Reproduce all of the data exactly.

=== GIVEN INFORMATION ===
==============================

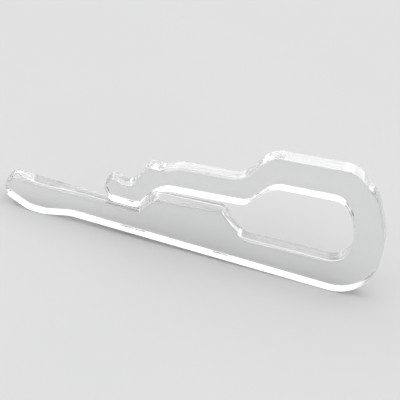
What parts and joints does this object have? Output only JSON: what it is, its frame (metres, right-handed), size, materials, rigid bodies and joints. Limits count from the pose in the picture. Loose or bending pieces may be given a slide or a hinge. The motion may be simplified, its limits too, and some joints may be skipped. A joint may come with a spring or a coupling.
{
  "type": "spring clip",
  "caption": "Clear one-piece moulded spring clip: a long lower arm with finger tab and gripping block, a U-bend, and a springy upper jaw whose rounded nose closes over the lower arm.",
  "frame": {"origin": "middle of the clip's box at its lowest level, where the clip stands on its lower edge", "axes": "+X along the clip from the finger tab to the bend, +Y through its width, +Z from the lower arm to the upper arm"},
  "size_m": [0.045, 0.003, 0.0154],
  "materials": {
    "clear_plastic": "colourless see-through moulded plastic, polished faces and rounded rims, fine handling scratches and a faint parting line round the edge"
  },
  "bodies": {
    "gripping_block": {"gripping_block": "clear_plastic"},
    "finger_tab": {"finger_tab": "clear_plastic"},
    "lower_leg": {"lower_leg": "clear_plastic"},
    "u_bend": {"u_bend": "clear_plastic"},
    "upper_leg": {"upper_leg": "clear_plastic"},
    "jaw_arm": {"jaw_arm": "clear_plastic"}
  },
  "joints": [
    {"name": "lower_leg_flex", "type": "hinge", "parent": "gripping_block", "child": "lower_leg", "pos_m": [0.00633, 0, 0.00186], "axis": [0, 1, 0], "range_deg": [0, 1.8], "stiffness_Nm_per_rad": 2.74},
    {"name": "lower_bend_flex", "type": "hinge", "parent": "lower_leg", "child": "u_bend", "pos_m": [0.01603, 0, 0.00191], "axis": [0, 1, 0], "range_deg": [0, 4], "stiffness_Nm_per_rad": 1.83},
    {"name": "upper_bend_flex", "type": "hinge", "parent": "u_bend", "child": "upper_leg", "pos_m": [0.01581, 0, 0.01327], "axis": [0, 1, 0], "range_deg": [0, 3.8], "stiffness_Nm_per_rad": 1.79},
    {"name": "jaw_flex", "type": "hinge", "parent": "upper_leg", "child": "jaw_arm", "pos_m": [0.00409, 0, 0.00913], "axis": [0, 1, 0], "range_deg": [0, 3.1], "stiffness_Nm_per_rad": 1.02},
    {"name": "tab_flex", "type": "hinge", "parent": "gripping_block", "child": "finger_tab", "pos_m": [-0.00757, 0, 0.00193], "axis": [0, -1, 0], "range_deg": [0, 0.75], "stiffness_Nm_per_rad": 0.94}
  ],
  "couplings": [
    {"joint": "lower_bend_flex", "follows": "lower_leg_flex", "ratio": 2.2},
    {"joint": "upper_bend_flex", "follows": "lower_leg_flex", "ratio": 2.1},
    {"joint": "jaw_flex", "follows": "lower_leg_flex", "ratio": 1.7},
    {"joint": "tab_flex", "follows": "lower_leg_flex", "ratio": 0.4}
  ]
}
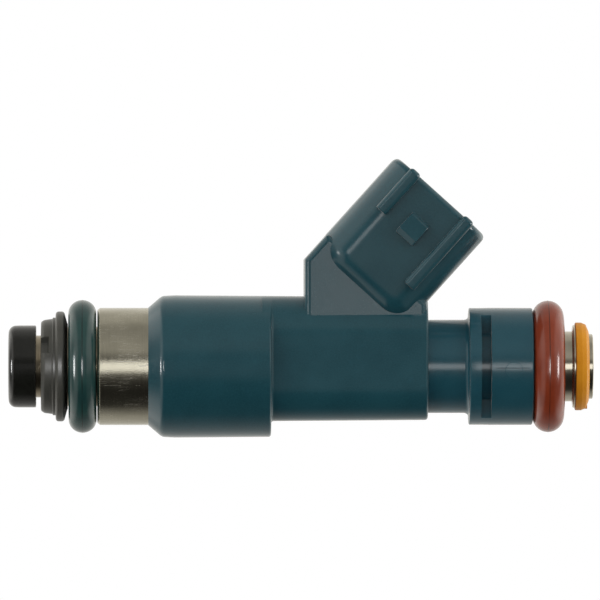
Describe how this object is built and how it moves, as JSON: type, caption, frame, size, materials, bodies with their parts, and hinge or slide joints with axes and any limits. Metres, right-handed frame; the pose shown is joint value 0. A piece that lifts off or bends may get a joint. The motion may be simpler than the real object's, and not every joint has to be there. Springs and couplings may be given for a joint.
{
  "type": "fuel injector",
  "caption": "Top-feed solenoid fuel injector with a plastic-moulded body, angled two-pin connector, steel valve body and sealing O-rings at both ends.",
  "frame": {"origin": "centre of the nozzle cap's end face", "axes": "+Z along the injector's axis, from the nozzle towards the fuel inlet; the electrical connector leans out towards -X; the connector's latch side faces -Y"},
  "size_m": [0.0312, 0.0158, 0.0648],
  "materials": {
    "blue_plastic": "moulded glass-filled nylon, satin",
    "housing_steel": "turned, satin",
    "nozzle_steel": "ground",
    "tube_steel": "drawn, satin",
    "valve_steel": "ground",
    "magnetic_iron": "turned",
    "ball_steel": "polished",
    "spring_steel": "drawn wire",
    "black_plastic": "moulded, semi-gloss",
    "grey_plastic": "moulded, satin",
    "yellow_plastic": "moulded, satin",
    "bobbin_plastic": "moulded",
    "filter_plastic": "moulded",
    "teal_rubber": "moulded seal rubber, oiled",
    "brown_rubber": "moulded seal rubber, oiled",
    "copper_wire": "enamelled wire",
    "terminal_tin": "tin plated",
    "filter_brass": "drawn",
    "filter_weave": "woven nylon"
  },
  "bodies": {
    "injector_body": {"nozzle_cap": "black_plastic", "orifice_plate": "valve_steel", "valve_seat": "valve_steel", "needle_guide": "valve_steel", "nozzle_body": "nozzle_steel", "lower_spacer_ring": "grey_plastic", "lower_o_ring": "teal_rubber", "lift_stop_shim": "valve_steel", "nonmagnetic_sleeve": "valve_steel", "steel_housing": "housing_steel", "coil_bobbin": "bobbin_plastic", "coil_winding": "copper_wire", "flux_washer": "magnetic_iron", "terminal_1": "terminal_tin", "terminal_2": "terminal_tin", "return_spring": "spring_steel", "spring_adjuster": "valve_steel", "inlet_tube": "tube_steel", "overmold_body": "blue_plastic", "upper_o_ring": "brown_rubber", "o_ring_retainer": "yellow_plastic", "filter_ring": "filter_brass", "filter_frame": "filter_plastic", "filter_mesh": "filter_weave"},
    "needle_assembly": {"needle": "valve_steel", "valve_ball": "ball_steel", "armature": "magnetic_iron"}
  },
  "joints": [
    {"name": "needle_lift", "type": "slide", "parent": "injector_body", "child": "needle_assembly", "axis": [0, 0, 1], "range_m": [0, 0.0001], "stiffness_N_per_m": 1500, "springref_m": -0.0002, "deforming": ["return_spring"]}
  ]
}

==============================

=== ANSWER BELOW ===
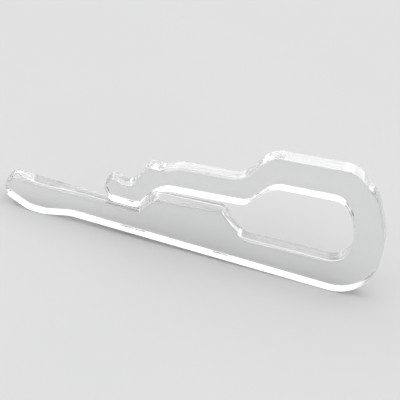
What parts and joints does this object have? Output only JSON: what it is, its frame (metres, right-handed), size, materials, rigid bodies and joints. Limits count from the pose in the picture. Loose or bending pieces may be given a slide or a hinge. The motion may be simplified, its limits too, and some joints may be skipped. A joint may come with a spring or a coupling.
{
  "type": "spring clip",
  "caption": "Clear one-piece moulded spring clip: a long lower arm with finger tab and gripping block, a U-bend, and a springy upper jaw whose rounded nose closes over the lower arm.",
  "frame": {"origin": "middle of the clip's box at its lowest level, where the clip stands on its lower edge", "axes": "+X along the clip from the finger tab to the bend, +Y through its width, +Z from the lower arm to the upper arm"},
  "size_m": [0.045, 0.003, 0.0154],
  "materials": {
    "clear_plastic": "colourless see-through moulded plastic, polished faces and rounded rims, fine handling scratches and a faint parting line round the edge"
  },
  "bodies": {
    "gripping_block": {"gripping_block": "clear_plastic"},
    "finger_tab": {"finger_tab": "clear_plastic"},
    "lower_leg": {"lower_leg": "clear_plastic"},
    "u_bend": {"u_bend": "clear_plastic"},
    "upper_leg": {"upper_leg": "clear_plastic"},
    "jaw_arm": {"jaw_arm": "clear_plastic"}
  },
  "joints": [
    {"name": "lower_leg_flex", "type": "hinge", "parent": "gripping_block", "child": "lower_leg", "pos_m": [0.00633, 0, 0.00186], "axis": [0, 1, 0], "range_deg": [0, 1.8], "stiffness_Nm_per_rad": 2.74},
    {"name": "lower_bend_flex", "type": "hinge", "parent": "lower_leg", "child": "u_bend", "pos_m": [0.01603, 0, 0.00191], "axis": [0, 1, 0], "range_deg": [0, 4], "stiffness_Nm_per_rad": 1.83},
    {"name": "upper_bend_flex", "type": "hinge", "parent": "u_bend", "child": "upper_leg", "pos_m": [0.01581, 0, 0.01327], "axis": [0, 1, 0], "range_deg": [0, 3.8], "stiffness_Nm_per_rad": 1.79},
    {"name": "jaw_flex", "type": "hinge", "parent": "upper_leg", "child": "jaw_arm", "pos_m": [0.00409, 0, 0.00913], "axis": [0, 1, 0], "range_deg": [0, 3.1], "stiffness_Nm_per_rad": 1.02},
    {"name": "tab_flex", "type": "hinge", "parent": "gripping_block", "child": "finger_tab", "pos_m": [-0.00757, 0, 0.00193], "axis": [0, -1, 0], "range_deg": [0, 0.75], "stiffness_Nm_per_rad": 0.94}
  ],
  "couplings": [
    {"joint": "lower_bend_flex", "follows": "lower_leg_flex", "ratio": 2.2},
    {"joint": "upper_bend_flex", "follows": "lower_leg_flex", "ratio": 2.1},
    {"joint": "jaw_flex", "follows": "lower_leg_flex", "ratio": 1.7},
    {"joint": "tab_flex", "follows": "lower_leg_flex", "ratio": 0.4}
  ]
}
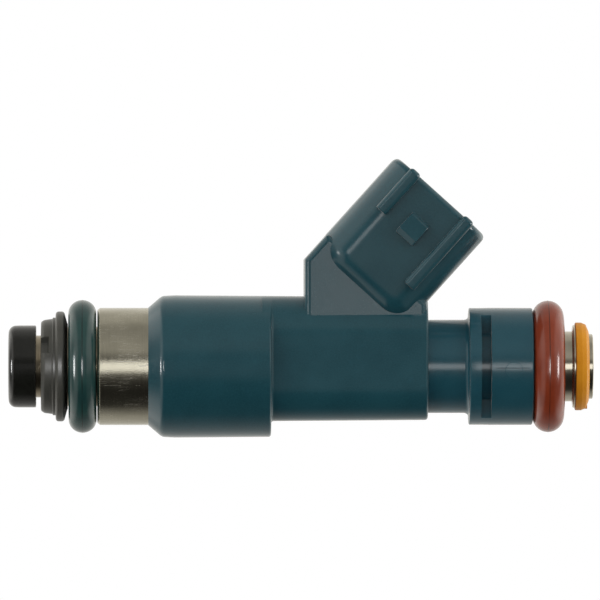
Describe how this object is built and how it moves, as JSON: type, caption, frame, size, materials, bodies with their parts, and hinge or slide joints with axes and any limits. Metres, right-handed frame; the pose shown is joint value 0. A piece that lifts off or bends may get a joint. The motion may be simpler than the real object's, and not every joint has to be there. Springs and couplings may be given for a joint.
{
  "type": "fuel injector",
  "caption": "Top-feed solenoid fuel injector with a plastic-moulded body, angled two-pin connector, steel valve body and sealing O-rings at both ends.",
  "frame": {"origin": "centre of the nozzle cap's end face", "axes": "+Z along the injector's axis, from the nozzle towards the fuel inlet; the electrical connector leans out towards -X; the connector's latch side faces -Y"},
  "size_m": [0.0312, 0.0158, 0.0648],
  "materials": {
    "blue_plastic": "moulded glass-filled nylon, satin",
    "housing_steel": "turned, satin",
    "nozzle_steel": "ground",
    "tube_steel": "drawn, satin",
    "valve_steel": "ground",
    "magnetic_iron": "turned",
    "ball_steel": "polished",
    "spring_steel": "drawn wire",
    "black_plastic": "moulded, semi-gloss",
    "grey_plastic": "moulded, satin",
    "yellow_plastic": "moulded, satin",
    "bobbin_plastic": "moulded",
    "filter_plastic": "moulded",
    "teal_rubber": "moulded seal rubber, oiled",
    "brown_rubber": "moulded seal rubber, oiled",
    "copper_wire": "enamelled wire",
    "terminal_tin": "tin plated",
    "filter_brass": "drawn",
    "filter_weave": "woven nylon"
  },
  "bodies": {
    "injector_body": {"nozzle_cap": "black_plastic", "orifice_plate": "valve_steel", "valve_seat": "valve_steel", "needle_guide": "valve_steel", "nozzle_body": "nozzle_steel", "lower_spacer_ring": "grey_plastic", "lower_o_ring": "teal_rubber", "lift_stop_shim": "valve_steel", "nonmagnetic_sleeve": "valve_steel", "steel_housing": "housing_steel", "coil_bobbin": "bobbin_plastic", "coil_winding": "copper_wire", "flux_washer": "magnetic_iron", "terminal_1": "terminal_tin", "terminal_2": "terminal_tin", "return_spring": "spring_steel", "spring_adjuster": "valve_steel", "inlet_tube": "tube_steel", "overmold_body": "blue_plastic", "upper_o_ring": "brown_rubber", "o_ring_retainer": "yellow_plastic", "filter_ring": "filter_brass", "filter_frame": "filter_plastic", "filter_mesh": "filter_weave"},
    "needle_assembly": {"needle": "valve_steel", "valve_ball": "ball_steel", "armature": "magnetic_iron"}
  },
  "joints": [
    {"name": "needle_lift", "type": "slide", "parent": "injector_body", "child": "needle_assembly", "axis": [0, 0, 1], "range_m": [0, 0.0001], "stiffness_N_per_m": 1500, "springref_m": -0.0002, "deforming": ["return_spring"]}
  ]
}